▶ [WHAT THIS TASK INVOLVES] Repeat all of the data precisely.

▶ [INFORMATION SUPPLIED]
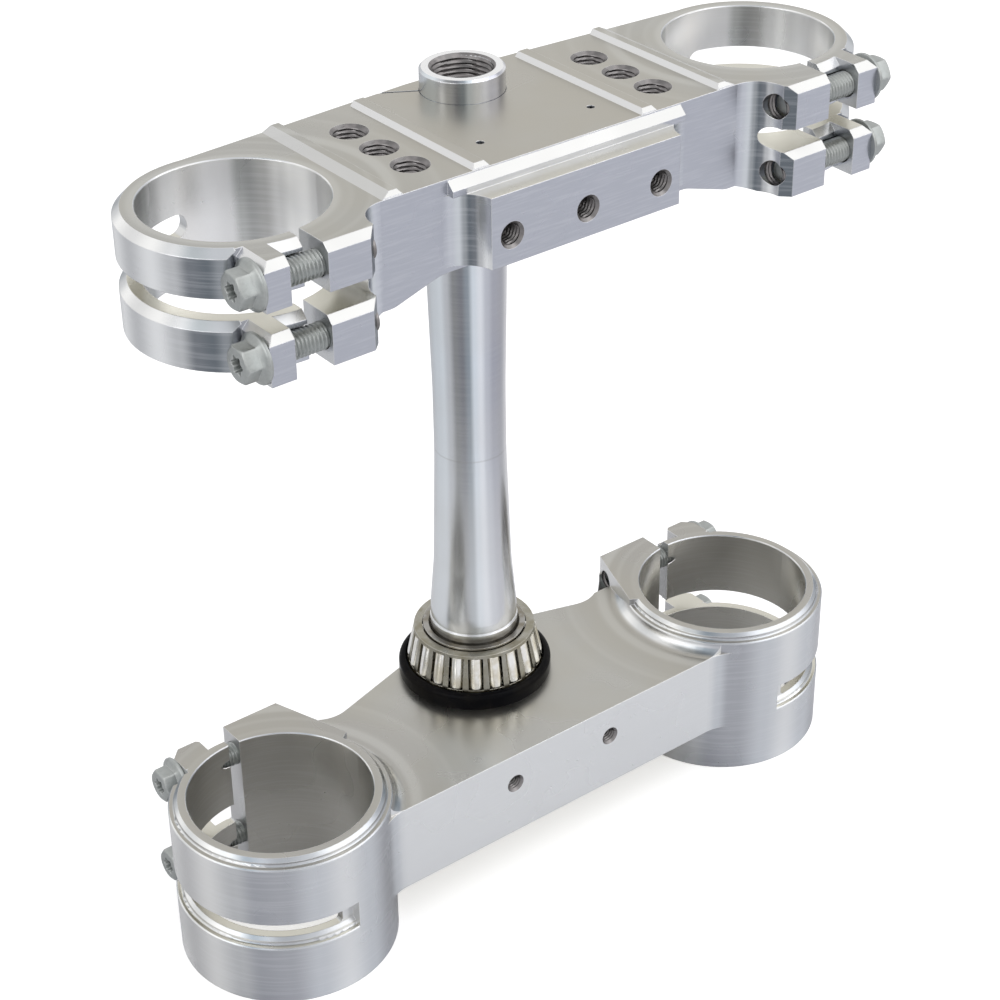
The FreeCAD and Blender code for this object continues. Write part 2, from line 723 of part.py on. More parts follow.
# Three threaded holes a side for handlebar mounts, and one gauge hole
bar_holes = sketch(upper, "bar_holes", "XY_Plane", 0, 0, upper_top)
circle(bar_holes, bar_hole_x, -bar_hole_y, bar_hole)
circle(bar_holes, bar_hole_x, bar_hole_pitch - bar_hole_y, bar_hole)
circle(bar_holes, bar_hole_x, -bar_hole_pitch - bar_hole_y, bar_hole)
tapped_holes(upper, bar_holes, bar_hole, bar_hole + hole_lead)
small_holes = sketch(upper, "small_holes", "XY_Plane", 0, 0, upper_top)
circle(small_holes, small_hole_x, -small_hole_y, small_hole)
cut(upper, small_holes, small_hole_depth)

# Pinch bolt holes: plain in the moving ear, threaded in the fixed ear
pinch_high = upper_top - pinch_drop
pinch_low = pinch_high - pinch_pitch
tapped = sketch(upper, "pinch_threads", "YZ_Plane", 0, 0, ear_gap_inner)
circle(tapped, -pinch_y, pinch_high, bolt_radius + thread_clear)
circle(tapped, -pinch_y, pinch_low, bolt_radius + thread_clear)
cut(upper, tapped, ear_gap_inner - ear_inner + past)
plain = sketch(upper, "pinch_holes", "YZ_Plane", 0, 0, ear_gap_inner + past / 2)
circle(plain, -pinch_y, pinch_high, bolt_radius + bolt_clear)
circle(plain, -pinch_y, pinch_low, bolt_radius + bolt_clear)
cut(upper, plain, ear_outer - ear_gap_inner, reverse=True)

mirror_whole(upper)

# Front boss: a raised strip along the top edge, a ledge, and a face with three threaded holes
ledge = upper_top - ledge_drop
strip = sketch(upper, "strip", "YZ_Plane")
outline(strip, [
    (-upper_front + boss_root / 2, upper_top),
    (strip_bevel - strip_out - upper_front, upper_top),
    (-strip_out - upper_front, upper_top - strip_bevel),
    (-strip_out - upper_front, ledge),
    (-upper_front + boss_root / 2, ledge),
])
pad(upper, strip, strip_half * 2, symmetric=True)
boss_reach = boss_front - upper_front
boss_side = root(boss_root * boss_root - (boss_root - boss_reach) * (boss_root - boss_reach))
boss = sketch(upper, "boss", "XY_Plane", 0, 0, ledge)
outline(boss, [
    (boss_half + boss_side, boss_root / 2 - upper_front),
    (-boss_half - boss_side, boss_root / 2 - upper_front),
    (-boss_half - boss_side, -upper_front),
    Bend(boss_root, False),
    (-boss_half, -boss_front),
    (boss_half, -boss_front),
    Bend(boss_root, False),
    (boss_half + boss_side, -upper_front),
])
pad(upper, boss, boss_height, reverse=True)
boss_holes = sketch(upper, "boss_holes", "XZ_Plane", 0, 0, boss_front)
circle(boss_holes, 0, upper_top - boss_hole_drop, boss_hole)
circle(boss_holes, boss_hole_pitch, upper_top - boss_hole_drop, boss_hole)
circle(boss_holes, -boss_hole_pitch, upper_top - boss_hole_drop, boss_hole)
tapped_holes(upper, boss_holes, boss_hole, boss_hole + hole_lead, boss_hole_depth)

# Stem bore, with a slit to the back wall that one bolt closes
stem_pinch_seat = back_corner_y - (pinch_x - back_flat) * tangent(back_rake) - stem_pinch_sunk
stem_bore = circle(sketch(upper, "stem_bore", "XY_Plane", 0, 0, upper_top), 0, 0, stem_radius + stem_clear)
cut(upper, stem_bore)
slit = sketch(upper, "stem_slit", "XY_Plane", 0, 0, upper_top, slit_angle)
outline(slit, [
    (stem_radius, -slit_width / 2),
    (upper_back * 2, -slit_width / 2),
    (upper_back * 2, slit_width / 2),
    (stem_radius, slit_width / 2),
])
cut(upper, slit)
bolt_hole = sketch(upper, "stem_pinch_hole", "XZ_Plane", 0, 0, -stem_pinch_seat)
circle(bolt_hole, -pinch_x, slot_middle, stem_pinch_radius + thread_clear)
cut(upper, bolt_hole, stem_pinch_length + past, reverse=True)
bolt_seat = sketch(upper, "stem_pinch_seat", "XZ_Plane", 0, 0, -stem_pinch_seat)
circle(bolt_seat, -pinch_x, slot_middle, stem_pinch_head + bolt_clear)
cut(upper, bolt_seat)


def fork_bores(body, radius, bottom, middle, top):
    """Bore both rings from each end to the middle of the slot, with a small lead at every mouth."""
    for side in (1, -1):
        for name, mouth, outwards in (("low", bottom, -1), ("high", top, 1)):
            section = sketch(body, "bore_" + name, "XZ_Plane", fork_spread * side, 0, fork_offset)
            outline(section, [
                (0, middle),
                (radius, middle),
                (radius, mouth - bore_lead * outwards),
                (radius + bore_lead + past, mouth + past * outwards),
                (0, mouth + past * outwards),
            ])
            turned(body, "Groove", section, refine=False)


fork_bores(upper, upper_bore, upper_bottom, slot_middle, upper_top)

# Lower clamp: the arm's top face is the plane that the bearing's seal stands on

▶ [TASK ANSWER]
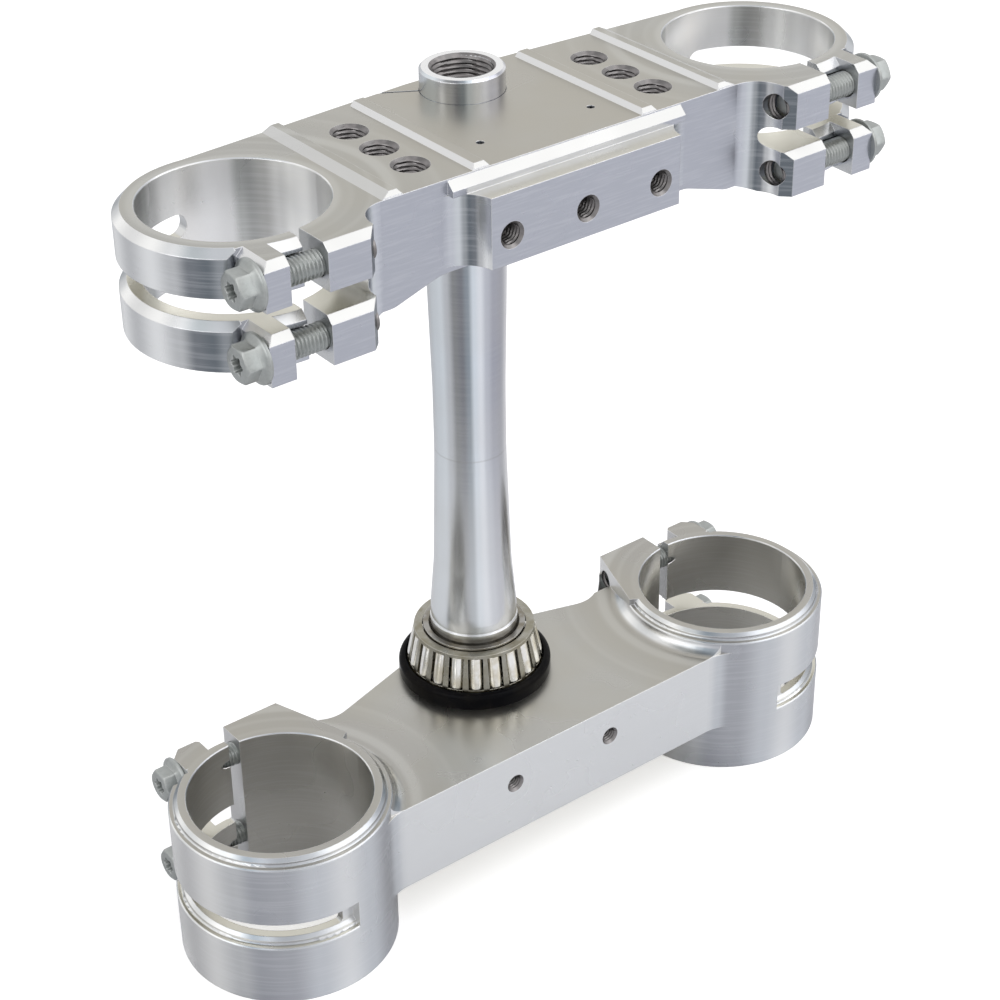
The FreeCAD and Blender code for this object continues. Write part 2, from line 723 of part.py on. More parts follow.
# Three threaded holes a side for handlebar mounts, and one gauge hole
bar_holes = sketch(upper, "bar_holes", "XY_Plane", 0, 0, upper_top)
circle(bar_holes, bar_hole_x, -bar_hole_y, bar_hole)
circle(bar_holes, bar_hole_x, bar_hole_pitch - bar_hole_y, bar_hole)
circle(bar_holes, bar_hole_x, -bar_hole_pitch - bar_hole_y, bar_hole)
tapped_holes(upper, bar_holes, bar_hole, bar_hole + hole_lead)
small_holes = sketch(upper, "small_holes", "XY_Plane", 0, 0, upper_top)
circle(small_holes, small_hole_x, -small_hole_y, small_hole)
cut(upper, small_holes, small_hole_depth)

# Pinch bolt holes: plain in the moving ear, threaded in the fixed ear
pinch_high = upper_top - pinch_drop
pinch_low = pinch_high - pinch_pitch
tapped = sketch(upper, "pinch_threads", "YZ_Plane", 0, 0, ear_gap_inner)
circle(tapped, -pinch_y, pinch_high, bolt_radius + thread_clear)
circle(tapped, -pinch_y, pinch_low, bolt_radius + thread_clear)
cut(upper, tapped, ear_gap_inner - ear_inner + past)
plain = sketch(upper, "pinch_holes", "YZ_Plane", 0, 0, ear_gap_inner + past / 2)
circle(plain, -pinch_y, pinch_high, bolt_radius + bolt_clear)
circle(plain, -pinch_y, pinch_low, bolt_radius + bolt_clear)
cut(upper, plain, ear_outer - ear_gap_inner, reverse=True)

mirror_whole(upper)

# Front boss: a raised strip along the top edge, a ledge, and a face with three threaded holes
ledge = upper_top - ledge_drop
strip = sketch(upper, "strip", "YZ_Plane")
outline(strip, [
    (-upper_front + boss_root / 2, upper_top),
    (strip_bevel - strip_out - upper_front, upper_top),
    (-strip_out - upper_front, upper_top - strip_bevel),
    (-strip_out - upper_front, ledge),
    (-upper_front + boss_root / 2, ledge),
])
pad(upper, strip, strip_half * 2, symmetric=True)
boss_reach = boss_front - upper_front
boss_side = root(boss_root * boss_root - (boss_root - boss_reach) * (boss_root - boss_reach))
boss = sketch(upper, "boss", "XY_Plane", 0, 0, ledge)
outline(boss, [
    (boss_half + boss_side, boss_root / 2 - upper_front),
    (-boss_half - boss_side, boss_root / 2 - upper_front),
    (-boss_half - boss_side, -upper_front),
    Bend(boss_root, False),
    (-boss_half, -boss_front),
    (boss_half, -boss_front),
    Bend(boss_root, False),
    (boss_half + boss_side, -upper_front),
])
pad(upper, boss, boss_height, reverse=True)
boss_holes = sketch(upper, "boss_holes", "XZ_Plane", 0, 0, boss_front)
circle(boss_holes, 0, upper_top - boss_hole_drop, boss_hole)
circle(boss_holes, boss_hole_pitch, upper_top - boss_hole_drop, boss_hole)
circle(boss_holes, -boss_hole_pitch, upper_top - boss_hole_drop, boss_hole)
tapped_holes(upper, boss_holes, boss_hole, boss_hole + hole_lead, boss_hole_depth)

# Stem bore, with a slit to the back wall that one bolt closes
stem_pinch_seat = back_corner_y - (pinch_x - back_flat) * tangent(back_rake) - stem_pinch_sunk
stem_bore = circle(sketch(upper, "stem_bore", "XY_Plane", 0, 0, upper_top), 0, 0, stem_radius + stem_clear)
cut(upper, stem_bore)
slit = sketch(upper, "stem_slit", "XY_Plane", 0, 0, upper_top, slit_angle)
outline(slit, [
    (stem_radius, -slit_width / 2),
    (upper_back * 2, -slit_width / 2),
    (upper_back * 2, slit_width / 2),
    (stem_radius, slit_width / 2),
])
cut(upper, slit)
bolt_hole = sketch(upper, "stem_pinch_hole", "XZ_Plane", 0, 0, -stem_pinch_seat)
circle(bolt_hole, -pinch_x, slot_middle, stem_pinch_radius + thread_clear)
cut(upper, bolt_hole, stem_pinch_length + past, reverse=True)
bolt_seat = sketch(upper, "stem_pinch_seat", "XZ_Plane", 0, 0, -stem_pinch_seat)
circle(bolt_seat, -pinch_x, slot_middle, stem_pinch_head + bolt_clear)
cut(upper, bolt_seat)


def fork_bores(body, radius, bottom, middle, top):
    """Bore both rings from each end to the middle of the slot, with a small lead at every mouth."""
    for side in (1, -1):
        for name, mouth, outwards in (("low", bottom, -1), ("high", top, 1)):
            section = sketch(body, "bore_" + name, "XZ_Plane", fork_spread * side, 0, fork_offset)
            outline(section, [
                (0, middle),
                (radius, middle),
                (radius, mouth - bore_lead * outwards),
                (radius + bore_lead + past, mouth + past * outwards),
                (0, mouth + past * outwards),
            ])
            turned(body, "Groove", section, refine=False)


fork_bores(upper, upper_bore, upper_bottom, slot_middle, upper_top)

# Lower clamp: the arm's top face is the plane that the bearing's seal stands on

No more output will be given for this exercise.